Of course, Chips was simply doing his job, and likely thought nothing more of it. He loved these men, and putting his life on the line for them was just what he would do for those he loved. The men he saved, felt very differently about their hero, however. It’s hard not to feel like the being that put itself between you and certain death is very special. At the time, nothing was done to recognize the heroic act of Chips, but the men never forgot what their fellow soldier had done for them. My guess is that Chips got a pat on the head, and maybe a little extra food that night, but it was not enough for what he had done. How could it be?

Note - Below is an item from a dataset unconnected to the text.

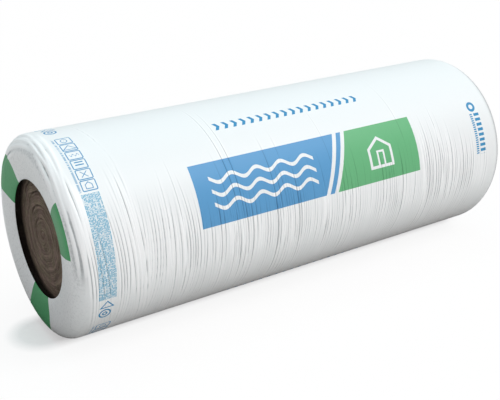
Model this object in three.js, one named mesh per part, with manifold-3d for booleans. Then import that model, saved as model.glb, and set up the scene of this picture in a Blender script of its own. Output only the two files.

I guess the Army must have agreed, because Chips was posthumously awarded the PDSA Dickin Medal, which is recognized as the “Animal Victoria Cross,” 71 years after his passing, for protecting British troops. Chips was also a sentry at the Casablanca Conference in January 1943, where Churchill and Roosevelt met, so he had some experience in sentry duties before his famous act of protection. Chips continued on in his career until 1945. Then he was returned to his family in New York in 1945. Unfortunately, he died the next year…but Chips died a hero.